Я пытаюсь найти в себе отвращение к тому, в кого превратился за этот год, но мне сейчас как-то слишком легко для этого, и хотя я знаю, что это просто действие правильно подобранной терапии…


Алчность


…обнаруживаю, как и ожидал, толпу народа и множество фоток. Мне хочется почувствовать хоть что-то, поэтому я останавливаюсь тут, прямо на «техноложке» и сажусь у стены, рядом с толпой, укладывающей новые цветы к фотографиям и расставленным рядом с ними свечам.

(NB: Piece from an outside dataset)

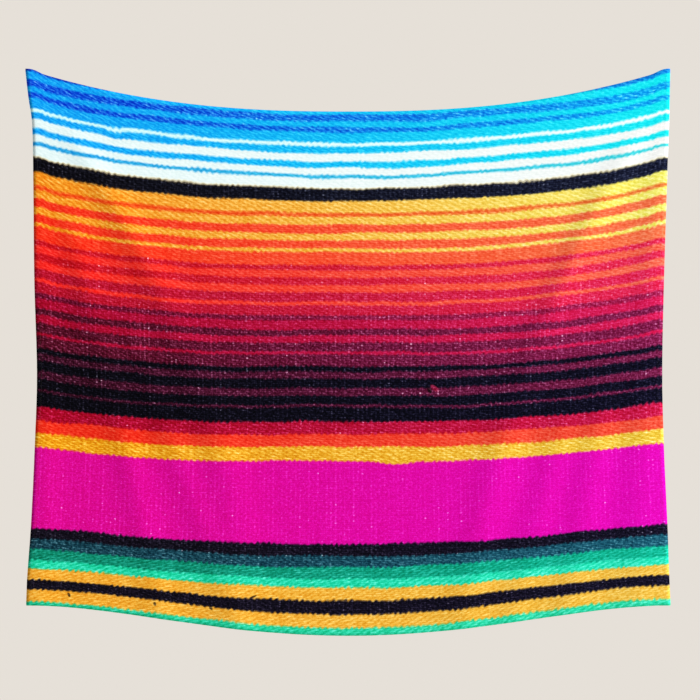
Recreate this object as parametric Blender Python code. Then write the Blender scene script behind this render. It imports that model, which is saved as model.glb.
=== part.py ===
# A printed cloth wall tapestry, hung flat on a wall by its two top corners.
#
# Metres, +Z up, +X to the viewer's right and +Y into the wall. The wall is the plane y = 0 and
# the cloth hangs in front of it, at negative y. The origin lies on the wall, midway between the
# centres of the two small pads that hold the top corners.

from collections import namedtuple
from math import exp

import bmesh
import bpy
from mathutils import Vector

# The cloth laid flat and finished, 60 by 50 inches.
FLAT_WIDTH = 1.524
FLAT_HEIGHT = 1.270

# The cloth as it hangs: its top edge sags in a shallow curve, which draws the corners together.
CORNER_SPAN = 0.9875 * FLAT_WIDTH
SIDE_DROP = 0.985 * FLAT_HEIGHT
TOP_SAG = 0.0661 * FLAT_WIDTH
TOP_SAG_POWER = 2.4
BOTTOM_SAG = 0.0466 * FLAT_WIDTH
BOTTOM_SAG_POWER = 1.95
LEVEL_REACH = 0.045

# Thicknesses: one layer of cloth, the turned hem behind its edges, and the gap where they meet.
CLOTH_THICK = 0.0012
HEM_THICK = 0.0010
HEM_WIDTH = 0.012
SEAM_GAP = 0.0003

# The square pads between the wall and the hem at the two top corners.
PAD_SIDE = 0.020
PAD_THICK = 0.003
PAD_ROUNDING = 0.004
PAD_IN_FROM_SIDE = 0.0035 + PAD_SIDE / 2
PAD_DOWN_FROM_TOP = 0.0055 + PAD_SIDE / 2

# Distance from the wall to the middle of the cloth where a pad carries it. The cloth is flat
# within the first radius of a top corner, and folds freely outside the second.
CORNER_DEPTH = PAD_THICK + SEAM_GAP + HEM_THICK + SEAM_GAP + CLOTH_THICK / 2
FLAT_RADIUS = 0.042
FREE_RADIUS = 0.180

# How much further the cloth stands off the wall at the middle of its top edge and at its foot.
TOP_LEAN = 0.009
TOP_LEAN_END = 0.45
FOOT_LEAN = 0.006
FOOT_LEAN_START = 0.40

# The side edges, each drawn in from its corners: how far down, and how far in on each side.
Draw = namedtuple("Draw", "down left right")
SIDE_DRAWS = [
    Draw(0.00, 0.0000, 0.0000),
    Draw(0.05, 0.0070, 0.0010),
    Draw(0.10, 0.0158, 0.0025),
    Draw(0.20, 0.0188, 0.0075),
    Draw(0.40, 0.0219, 0.0150),
    Draw(0.57, 0.0280, 0.0190),
    Draw(0.70, 0.0232, 0.0155),
    Draw(0.85, 0.0145, 0.0073),
    Draw(0.95, 0.0055, 0.0030),
    Draw(1.00, 0.0032, 0.0000),
]

# Soft ridges that fan out from a top corner. lean is how steeply the crest sets out from that
# side, as a share of the width for the whole drop, and bend how much of that it loses on the
# way. height is how far it stands out, spread its half width at the foot, and start the share
# down at which it sets in.
Ridge = namedtuple("Ridge", "corner lean bend height spread start")
RIDGES = [
    Ridge("left", 0.02, 0.00, 0.0040, 0.024, 0.15),
    Ridge("left", 0.21, 0.00, 0.0050, 0.027, 0.16),
    Ridge("left", 0.33, 0.00, 0.0040, 0.028, 0.32),
    Ridge("left", 0.66, 0.50, 0.0062, 0.046, 0.04),
    Ridge("right", 0.05, 0.00, 0.0040, 0.034, 0.03),
    Ridge("right", 0.16, 0.00, 0.0048, 0.032, 0.38),
    Ridge("right", 0.25, 0.00, 0.0038, 0.028, 0.48),
    Ridge("right", 0.52, 0.38, 0.0064, 0.036, 0.04),
]
RIDGE_GROWTH = 0.23
RIDGE_FADE = 0.45
RIDGE_FOOT_SHARE = 0.62
RIDGE_HEAD_SPREAD = 0.026

# The grid that the cloth is cut into, besides the narrow cells along its edges.
INNER_COLUMNS = 44
INNER_ROWS = 26
PAD_LINE = 0.029


def soft_step(low, high, value):
    """0 up to low, 1 from high on, with a soft rise between."""
    share = min(max((value - low) / (high - low), 0.0), 1.0)
    return share * share * (3.0 - 2.0 * share)


def drawn_in(side, down):
    """How far a side edge is drawn in, on a smooth curve through the rows of the table."""
    rows = [(draw.down, getattr(draw, side)) for draw in SIDE_DRAWS]
    last = len(rows) - 1
    i = max(k for k in range(last) if rows[k][0] <= max(down, 0.0))
    (d0, v0), (d1, v1) = rows[i], rows[i + 1]

    def slope(k):
        before = rows[max(k - 1, 0)]
        after = rows[min(k + 1, last)]
        return (after[1] - before[1]) / (after[0] - before[0])

    gap = d1 - d0
    u = (down - d0) / gap
    rise = v0 * (2 * u**3 - 3 * u**2 + 1) + v1 * (3 * u**2 - 2 * u**3)
    return rise + gap * (slope(i) * (u**3 - 2 * u**2 + u) + slope(i + 1) * (u**3 - u**2))


def from_corner(across, down):
    """Distance over the cloth to the nearer top corner, and along the top edge to it."""
    along = min(across, 1.0 - across) * FLAT_WIDTH
    return (along**2 + (down * FLAT_HEIGHT) ** 2) ** 0.5, along


def stand_off(across, down):
    """Distance from the wall to the middle of the cloth."""
    off_centre = 2.0 * across - 1.0
    depth = CORNER_DEPTH
    depth += TOP_LEAN * (1.0 - off_centre**2) * (1.0 - soft_step(0.0, TOP_LEAN_END, down))
    depth += FOOT_LEAN * soft_step(FOOT_LEAN_START, 1.0, down)
    for ridge in RIDGES:
        inward = across if ridge.corner == "left" else 1.0 - across
        spread = RIDGE_HEAD_SPREAD + (ridge.spread - RIDGE_HEAD_SPREAD) * down
        crest = ridge.lean * down * (1.0 - ridge.bend * down)
        aside = (inward - crest) * FLAT_WIDTH / spread
        grown = soft_step(ridge.start, ridge.start + RIDGE_GROWTH, down)
        faded = 1.0 - (1.0 - RIDGE_FOOT_SHARE) * soft_step(RIDGE_FADE, 1.0, down)
        depth += ridge.height * grown * faded * exp(-0.5 * aside**2)
    free = soft_step(FLAT_RADIUS, FREE_RADIUS, from_corner(across, down)[0])
    return CORNER_DEPTH + free * (depth - CORNER_DEPTH)


def hang(across, down):
    """A point on the middle of the cloth, from its shares across and down."""
    off_centre = min(abs(2.0 * across - 1.0), 1.0)
    level = soft_step(0.0, LEVEL_REACH, from_corner(across, 0.0)[1])
    top = PAD_DOWN_FROM_TOP - TOP_SAG * (1.0 - off_centre**TOP_SAG_POWER) * level
    bottom = PAD_DOWN_FROM_TOP - SIDE_DROP - BOTTOM_SAG * (1.0 - off_centre**2) ** BOTTOM_SAG_POWER
    left = -CORNER_SPAN / 2 + drawn_in("left", down)
    right = CORNER_SPAN / 2 - drawn_in("right", down)
    return Vector(
        (left + across * (right - left), -stand_off(across, down), top + down * (bottom - top))
    )


def outward(across, down):
    """Unit vector square to the cloth, away from the wall."""
    step = 0.002
    along = hang(min(across + step, 1.0), down) - hang(max(across - step, 0.0), down)
    fall = hang(across, min(down + step, 1.0)) - hang(across, max(down - step, 0.0))
    return fall.cross(along).normalized()


def grid_lines(length, inner):
    """Shares of a length: the edge, the hem's inner edge, the pad's far side, then even cells."""
    near = [0.0, HEM_WIDTH / length, PAD_LINE / length]
    span = 1.0 - 2.0 * near[-1]
    middle = [near[-1] + span * k / inner for k in range(1, inner)]
    return near + middle + [1.0 - share for share in reversed(near)]


def principled(name, colour, roughness):
    material = bpy.data.materials.new(name)
    material.use_nodes = True
    shader = material.node_tree.nodes["Principled BSDF"]
    shader.inputs["Base Color"].default_value = (*colour, 1.0)
    shader.inputs["Roughness"].default_value = roughness
    shader.inputs["Metallic"].default_value = 0.0
    material.diffuse_color = (*colour, 1.0)
    return material


def add_object(name, shape, material):
    """Turn a finished bmesh into a named object with its material."""
    bmesh.ops.triangulate(shape, faces=shape.faces)
    bmesh.ops.recalc_face_normals(shape, faces=shape.faces)
    mesh = bpy.data.meshes.new(name)
    shape.to_mesh(mesh)
    shape.free()
    mesh.materials.append(material)
    made = bpy.data.objects.new(name, mesh)
    bpy.context.collection.objects.link(made)
    return made


def cloth_piece(name, columns, rows, back, front, material):
    """A closed layer of cloth over a grid of shares across and down.

    back and front are where its two faces lie, in front of the cloth's middle surface.
    """
    shape = bmesh.new()
    square = shape.verts.layers.float_vector.new("outward")
    bmesh.ops.create_grid(
        shape, x_segments=len(columns) - 1, y_segments=len(rows) - 1, size=1.0
    )
    for vert in shape.verts:
        across = columns[round((vert.co.x + 1.0) / 2.0 * (len(columns) - 1))]
        down = rows[round((1.0 - vert.co.y) / 2.0 * (len(rows) - 1))]
        away = outward(across, down)
        vert.co = hang(across, down) + away * back
        vert[square] = away
    bmesh.ops.triangulate(shape, faces=shape.faces, quad_method="FIXED")
    raised = bmesh.ops.extrude_face_region(shape, geom=shape.faces[:])
    for vert in raised["geom"]:
        if isinstance(vert, bmesh.types.BMVert):
            vert.co += Vector(vert[square]) * (front - back)
    return add_object(name, shape, material)


def panel_and_hems():
    """The printed panel, and the turned hem behind each of its four edges."""
    printed = principled("printed_cloth", (0.76, 0.01, 0.32), 0.85)
    columns = grid_lines(FLAT_WIDTH, INNER_COLUMNS)
    rows = grid_lines(FLAT_HEIGHT, INNER_ROWS)
    cloth_piece("panel", columns, rows, -CLOTH_THICK / 2, CLOTH_THICK / 2, printed)

    hem_front = -CLOTH_THICK / 2 - SEAM_GAP
    hem_back = hem_front - HEM_THICK
    gap_down = SEAM_GAP / FLAT_HEIGHT
    side_rows = [rows[1] + gap_down] + rows[2:-2] + [rows[-2] - gap_down]
    hems = {
        "hem_top": (columns, rows[:2]),
        "hem_bottom": (columns, rows[-2:]),
        "hem_left": (columns[:2], side_rows),
        "hem_right": (columns[-2:], side_rows),
    }
    for name, (across, down) in hems.items():
        cloth_piece(name, across, down, hem_back, hem_front, printed)


def wall_pads():
    """The two pads that stick to the wall and carry the top corners by the hem."""
    pad_material = principled("fixing_pad", (0.86, 0.86, 0.84), 0.6)
    reach = CORNER_SPAN / 2 - PAD_IN_FROM_SIDE
    for name, centre_x in (("wall_pad_left", -reach), ("wall_pad_right", reach)):
        shape = bmesh.new()
        bmesh.ops.create_cube(shape, size=1.0)
        bmesh.ops.scale(shape, vec=(PAD_SIDE, PAD_THICK, PAD_SIDE), verts=shape.verts)
        through = [
            edge
            for edge in shape.edges
            if abs(edge.verts[0].co.y - edge.verts[1].co.y) > PAD_THICK / 2
        ]
        bmesh.ops.bevel(
            shape, geom=through, offset=PAD_ROUNDING, segments=4, profile=0.5, affect="EDGES"
        )
        pad = add_object(name, shape, pad_material)
        pad.location = (centre_x, -PAD_THICK / 2, 0.0)


for old in list(bpy.data.objects):
    bpy.data.objects.remove(old, do_unlink=True)
panel_and_hems()
wall_pads()
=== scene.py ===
# The looks of a printed cloth wall tapestry, hung flat on a wall by its two top corners.
#
# Metres, +Z up, +X to the viewer's right and +Y into the wall, which is the plane y = 0. The
# sections follow the object as it is put together: the printed cloth, its turned hems, the
# stitching that holds them, and the two pads that carry the top corners.

from collections import namedtuple
from math import cos, exp, hypot, pi, radians, sin, tau

import bmesh
import bpy
from mathutils import Matrix, Vector


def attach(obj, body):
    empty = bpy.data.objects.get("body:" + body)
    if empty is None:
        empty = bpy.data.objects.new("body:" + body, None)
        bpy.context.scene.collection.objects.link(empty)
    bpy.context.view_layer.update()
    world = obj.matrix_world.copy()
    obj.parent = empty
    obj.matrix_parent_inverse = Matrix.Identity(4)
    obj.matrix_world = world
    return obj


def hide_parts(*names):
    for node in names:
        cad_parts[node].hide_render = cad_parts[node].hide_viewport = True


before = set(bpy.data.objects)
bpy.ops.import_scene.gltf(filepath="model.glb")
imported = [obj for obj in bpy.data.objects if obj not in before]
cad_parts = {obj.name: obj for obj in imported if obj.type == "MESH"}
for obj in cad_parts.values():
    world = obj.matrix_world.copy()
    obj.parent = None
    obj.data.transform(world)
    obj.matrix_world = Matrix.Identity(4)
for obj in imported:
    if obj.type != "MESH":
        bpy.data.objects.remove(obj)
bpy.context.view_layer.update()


# The viewer stands square to the wall with a long lens, level with the middle of the cloth, so
# the cloth's outline shows with next to no perspective.
CAMERA_DISTANCE = 5.0
VIEW_WIDTH = 1.636
VIEW_CENTRE_X = 0.0053
VIEW_CENTRE_Z = -0.6405
SENSOR_WIDTH_MM = 36.0

camera_data = bpy.data.cameras.new("camera")
camera_data.sensor_width = SENSOR_WIDTH_MM
camera_data.lens = SENSOR_WIDTH_MM * CAMERA_DISTANCE / VIEW_WIDTH
camera = bpy.data.objects.new("camera", camera_data)
camera.location = (VIEW_CENTRE_X, -CAMERA_DISTANCE, VIEW_CENTRE_Z)
camera.rotation_euler = (pi / 2, 0.0, 0.0)
bpy.context.collection.objects.link(camera)
bpy.context.scene.camera = camera
bpy.context.scene.view_settings.view_transform = "Standard"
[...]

– Вы кого-то потеряли? – спрашивает меня блондинка лет сорока в черном платке.

– Да.

И не считаю должным что-либо пояснять. Она понимающе кивает и отводит взгляд в сторону развешанных на стене фотографий. И больше ничего. Никому, на самом деле, не интересно, что именно у тебя произошло.

Четырнадцать погибших, множество покалеченных и изуродованных. Люди, которые кого-то любили и были любимы. Впрочем, люди не способны осознать, чего стоит сам факт того, что их любят. Зачастую нужно просто произойти чему-то такому, как этот теракт, и только тогда у кого-то в голове переключается тумблер понимания, что есть еще что-то, кроме бабла, квартир, машин и отпусков в этом мире. Что-то, что я упустил и даже сейчас, пройдя курс в Бехтерева, не могу даже начать искать. Я пропустил вчерашний сеанс психотерапевта, которому было оплачено за полгода вперед, и не знаю, стоит ли мне ходить к нему дальше. Может, нужно просто чаще ходить вот так, среди людей. Вот только часто ли можно найти столько эмоций в этих людях? В конце концов, даже грусти и скорби. Общество живет по принципу non memento mori. Не помни, пока тебе не тыкнут ей в нос. Я читал, что каждые восемь минут в Питере умирает человек. И только каждые шестнадцать рождается новый. За полтора часа умирают одиннадцать человек. Возможно, половина из них – те, кого зарезали за полтинник в кошельке или кого убил пьяный водитель. Всем плевать. Никто не думает о гражданской ответственности, пока ей не тычут всем подряд в нос популисты. Одни делают это просто так, для самопиара. Другие сводят это с тем, что во всем виноваты дестабилизаторы общества, и надо наказать кого-нибудь побезобиднее. Каждый наживается на этом горе, как может.